— WHAT TO WORK ON —
Everything in the listing should be restated word for word.

++++++++++++++++++++

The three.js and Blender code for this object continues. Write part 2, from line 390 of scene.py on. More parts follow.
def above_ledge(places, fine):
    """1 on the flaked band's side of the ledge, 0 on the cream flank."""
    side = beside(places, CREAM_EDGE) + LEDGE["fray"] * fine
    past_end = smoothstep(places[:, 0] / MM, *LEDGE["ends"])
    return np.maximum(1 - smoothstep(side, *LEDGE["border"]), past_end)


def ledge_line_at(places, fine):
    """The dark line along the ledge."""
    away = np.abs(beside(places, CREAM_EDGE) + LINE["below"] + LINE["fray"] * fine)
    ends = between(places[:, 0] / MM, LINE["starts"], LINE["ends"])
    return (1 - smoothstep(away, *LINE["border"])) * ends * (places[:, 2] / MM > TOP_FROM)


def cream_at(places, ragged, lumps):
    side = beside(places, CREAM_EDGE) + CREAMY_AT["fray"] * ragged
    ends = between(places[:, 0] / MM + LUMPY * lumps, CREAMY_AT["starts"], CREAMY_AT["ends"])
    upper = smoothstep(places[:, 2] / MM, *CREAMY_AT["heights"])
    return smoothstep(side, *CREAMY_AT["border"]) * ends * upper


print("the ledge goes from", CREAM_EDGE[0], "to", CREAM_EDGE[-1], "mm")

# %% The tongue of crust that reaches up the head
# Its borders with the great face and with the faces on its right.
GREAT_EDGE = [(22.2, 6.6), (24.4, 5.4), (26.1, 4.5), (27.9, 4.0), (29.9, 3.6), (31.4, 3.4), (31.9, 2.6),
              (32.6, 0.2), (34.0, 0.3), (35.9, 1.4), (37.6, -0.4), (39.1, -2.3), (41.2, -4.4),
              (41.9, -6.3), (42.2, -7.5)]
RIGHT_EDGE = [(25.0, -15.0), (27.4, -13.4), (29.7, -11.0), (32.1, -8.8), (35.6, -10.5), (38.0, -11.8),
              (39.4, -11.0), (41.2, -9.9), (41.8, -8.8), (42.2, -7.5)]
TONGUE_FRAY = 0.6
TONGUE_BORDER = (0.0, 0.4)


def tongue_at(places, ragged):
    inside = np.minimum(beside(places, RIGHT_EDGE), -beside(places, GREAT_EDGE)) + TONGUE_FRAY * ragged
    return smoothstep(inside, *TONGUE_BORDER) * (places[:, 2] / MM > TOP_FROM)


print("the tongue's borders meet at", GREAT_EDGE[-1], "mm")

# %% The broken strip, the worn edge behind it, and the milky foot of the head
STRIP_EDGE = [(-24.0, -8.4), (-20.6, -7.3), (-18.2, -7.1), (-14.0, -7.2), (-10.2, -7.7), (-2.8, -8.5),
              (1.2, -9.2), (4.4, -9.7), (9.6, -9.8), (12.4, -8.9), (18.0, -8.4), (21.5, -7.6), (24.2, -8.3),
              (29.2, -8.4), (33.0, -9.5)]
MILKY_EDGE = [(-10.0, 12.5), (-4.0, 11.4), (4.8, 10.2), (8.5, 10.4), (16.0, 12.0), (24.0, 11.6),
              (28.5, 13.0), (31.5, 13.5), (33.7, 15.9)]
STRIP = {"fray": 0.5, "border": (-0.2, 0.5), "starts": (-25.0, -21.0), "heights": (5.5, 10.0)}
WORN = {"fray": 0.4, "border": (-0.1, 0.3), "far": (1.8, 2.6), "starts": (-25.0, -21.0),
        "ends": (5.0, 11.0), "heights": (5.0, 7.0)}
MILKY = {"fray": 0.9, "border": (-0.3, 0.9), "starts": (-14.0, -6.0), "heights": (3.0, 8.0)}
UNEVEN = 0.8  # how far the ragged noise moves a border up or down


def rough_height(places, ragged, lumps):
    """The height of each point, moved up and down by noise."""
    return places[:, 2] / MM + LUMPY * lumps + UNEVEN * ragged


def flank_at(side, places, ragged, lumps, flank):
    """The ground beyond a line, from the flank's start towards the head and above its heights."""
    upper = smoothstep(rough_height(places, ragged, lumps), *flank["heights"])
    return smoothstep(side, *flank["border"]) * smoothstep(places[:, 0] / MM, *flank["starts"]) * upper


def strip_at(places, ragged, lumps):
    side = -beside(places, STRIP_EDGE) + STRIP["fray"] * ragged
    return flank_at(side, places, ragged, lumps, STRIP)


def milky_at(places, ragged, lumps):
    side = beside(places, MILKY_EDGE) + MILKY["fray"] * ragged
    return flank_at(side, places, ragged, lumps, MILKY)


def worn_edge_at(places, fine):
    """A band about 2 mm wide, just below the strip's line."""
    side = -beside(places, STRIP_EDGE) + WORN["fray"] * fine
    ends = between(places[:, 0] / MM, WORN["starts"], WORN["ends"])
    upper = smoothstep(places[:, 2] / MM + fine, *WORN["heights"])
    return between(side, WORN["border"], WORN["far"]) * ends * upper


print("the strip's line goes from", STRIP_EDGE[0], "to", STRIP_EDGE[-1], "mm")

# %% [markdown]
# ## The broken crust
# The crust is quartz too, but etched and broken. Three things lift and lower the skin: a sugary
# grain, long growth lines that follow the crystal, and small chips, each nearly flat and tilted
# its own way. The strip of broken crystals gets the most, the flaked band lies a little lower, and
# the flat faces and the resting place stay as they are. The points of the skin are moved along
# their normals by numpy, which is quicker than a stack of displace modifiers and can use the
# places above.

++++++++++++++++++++

— IN RESPONSE —
The three.js and Blender code for this object continues. Write part 2, from line 390 of scene.py on. More parts follow.
def above_ledge(places, fine):
    """1 on the flaked band's side of the ledge, 0 on the cream flank."""
    side = beside(places, CREAM_EDGE) + LEDGE["fray"] * fine
    past_end = smoothstep(places[:, 0] / MM, *LEDGE["ends"])
    return np.maximum(1 - smoothstep(side, *LEDGE["border"]), past_end)


def ledge_line_at(places, fine):
    """The dark line along the ledge."""
    away = np.abs(beside(places, CREAM_EDGE) + LINE["below"] + LINE["fray"] * fine)
    ends = between(places[:, 0] / MM, LINE["starts"], LINE["ends"])
    return (1 - smoothstep(away, *LINE["border"])) * ends * (places[:, 2] / MM > TOP_FROM)


def cream_at(places, ragged, lumps):
    side = beside(places, CREAM_EDGE) + CREAMY_AT["fray"] * ragged
    ends = between(places[:, 0] / MM + LUMPY * lumps, CREAMY_AT["starts"], CREAMY_AT["ends"])
    upper = smoothstep(places[:, 2] / MM, *CREAMY_AT["heights"])
    return smoothstep(side, *CREAMY_AT["border"]) * ends * upper


print("the ledge goes from", CREAM_EDGE[0], "to", CREAM_EDGE[-1], "mm")

# %% The tongue of crust that reaches up the head
# Its borders with the great face and with the faces on its right.
GREAT_EDGE = [(22.2, 6.6), (24.4, 5.4), (26.1, 4.5), (27.9, 4.0), (29.9, 3.6), (31.4, 3.4), (31.9, 2.6),
              (32.6, 0.2), (34.0, 0.3), (35.9, 1.4), (37.6, -0.4), (39.1, -2.3), (41.2, -4.4),
              (41.9, -6.3), (42.2, -7.5)]
RIGHT_EDGE = [(25.0, -15.0), (27.4, -13.4), (29.7, -11.0), (32.1, -8.8), (35.6, -10.5), (38.0, -11.8),
              (39.4, -11.0), (41.2, -9.9), (41.8, -8.8), (42.2, -7.5)]
TONGUE_FRAY = 0.6
TONGUE_BORDER = (0.0, 0.4)


def tongue_at(places, ragged):
    inside = np.minimum(beside(places, RIGHT_EDGE), -beside(places, GREAT_EDGE)) + TONGUE_FRAY * ragged
    return smoothstep(inside, *TONGUE_BORDER) * (places[:, 2] / MM > TOP_FROM)


print("the tongue's borders meet at", GREAT_EDGE[-1], "mm")

# %% The broken strip, the worn edge behind it, and the milky foot of the head
STRIP_EDGE = [(-24.0, -8.4), (-20.6, -7.3), (-18.2, -7.1), (-14.0, -7.2), (-10.2, -7.7), (-2.8, -8.5),
              (1.2, -9.2), (4.4, -9.7), (9.6, -9.8), (12.4, -8.9), (18.0, -8.4), (21.5, -7.6), (24.2, -8.3),
              (29.2, -8.4), (33.0, -9.5)]
MILKY_EDGE = [(-10.0, 12.5), (-4.0, 11.4), (4.8, 10.2), (8.5, 10.4), (16.0, 12.0), (24.0, 11.6),
              (28.5, 13.0), (31.5, 13.5), (33.7, 15.9)]
STRIP = {"fray": 0.5, "border": (-0.2, 0.5), "starts": (-25.0, -21.0), "heights": (5.5, 10.0)}
WORN = {"fray": 0.4, "border": (-0.1, 0.3), "far": (1.8, 2.6), "starts": (-25.0, -21.0),
        "ends": (5.0, 11.0), "heights": (5.0, 7.0)}
MILKY = {"fray": 0.9, "border": (-0.3, 0.9), "starts": (-14.0, -6.0), "heights": (3.0, 8.0)}
UNEVEN = 0.8  # how far the ragged noise moves a border up or down


def rough_height(places, ragged, lumps):
    """The height of each point, moved up and down by noise."""
    return places[:, 2] / MM + LUMPY * lumps + UNEVEN * ragged


def flank_at(side, places, ragged, lumps, flank):
    """The ground beyond a line, from the flank's start towards the head and above its heights."""
    upper = smoothstep(rough_height(places, ragged, lumps), *flank["heights"])
    return smoothstep(side, *flank["border"]) * smoothstep(places[:, 0] / MM, *flank["starts"]) * upper


def strip_at(places, ragged, lumps):
    side = -beside(places, STRIP_EDGE) + STRIP["fray"] * ragged
    return flank_at(side, places, ragged, lumps, STRIP)


def milky_at(places, ragged, lumps):
    side = beside(places, MILKY_EDGE) + MILKY["fray"] * ragged
    return flank_at(side, places, ragged, lumps, MILKY)


def worn_edge_at(places, fine):
    """A band about 2 mm wide, just below the strip's line."""
    side = -beside(places, STRIP_EDGE) + WORN["fray"] * fine
    ends = between(places[:, 0] / MM, WORN["starts"], WORN["ends"])
    upper = smoothstep(places[:, 2] / MM + fine, *WORN["heights"])
    return between(side, WORN["border"], WORN["far"]) * ends * upper


print("the strip's line goes from", STRIP_EDGE[0], "to", STRIP_EDGE[-1], "mm")

# %% [markdown]
# ## The broken crust
# The crust is quartz too, but etched and broken. Three things lift and lower the skin: a sugary
# grain, long growth lines that follow the crystal, and small chips, each nearly flat and tilted
# its own way. The strip of broken crystals gets the most, the flaked band lies a little lower, and
# the flat faces and the resting place stay as they are. The points of the skin are moved along
# their normals by numpy, which is quicker than a stack of displace modifiers and can use the
# places above.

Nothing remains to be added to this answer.